Last month, the National Transportation Safety Board in the United States found that Boeing had underestimated what sort of effect a malfunction of the MCAS system, which can automatically push the plane’s nose down, could have on the cockpit environment.
A multiagency report in the United States found that Boeing had not adequately explained to federal regulators how the system worked, and that the Federal Aviation Administration had relied on the company to check the technology.
The Indonesian report called for better F.A.A. oversight of how new aircraft are certified.
Latief Nurbana, whose 24-year-old son was killed in the Lion Air crash, said the report reinforced his belief that both Boeing and the F.A.A. bore responsibility.
“My response as a victim’s family member, as a father: As we have suspected since the beginning, this accident was caused by two institutions,” he said.
But the report found problems elsewhere, too.
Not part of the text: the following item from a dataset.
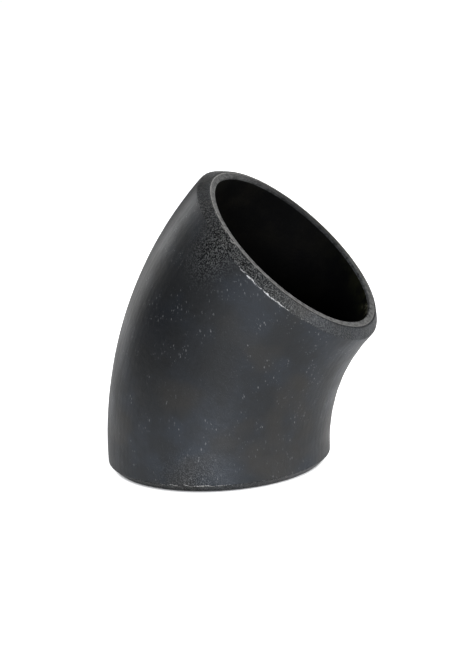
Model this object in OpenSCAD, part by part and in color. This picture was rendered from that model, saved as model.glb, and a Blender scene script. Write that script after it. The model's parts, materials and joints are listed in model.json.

The Lion Air plane had been in operation for just two months, and had four recorded problems in the weeks before the crash. On a flight the day before the crash, pilots had been able to fix a similar issue with the plane’s automated anti-stall system.
The crew of the doomed flight might not have been aware of that previous incident, the report said.
A so-called angle of attack sensor, which measures the plane’s angle of ascent, was probably miscalibrated by a company in Florida, the report found. It was off by 21 degrees from a second such sensor on the plane.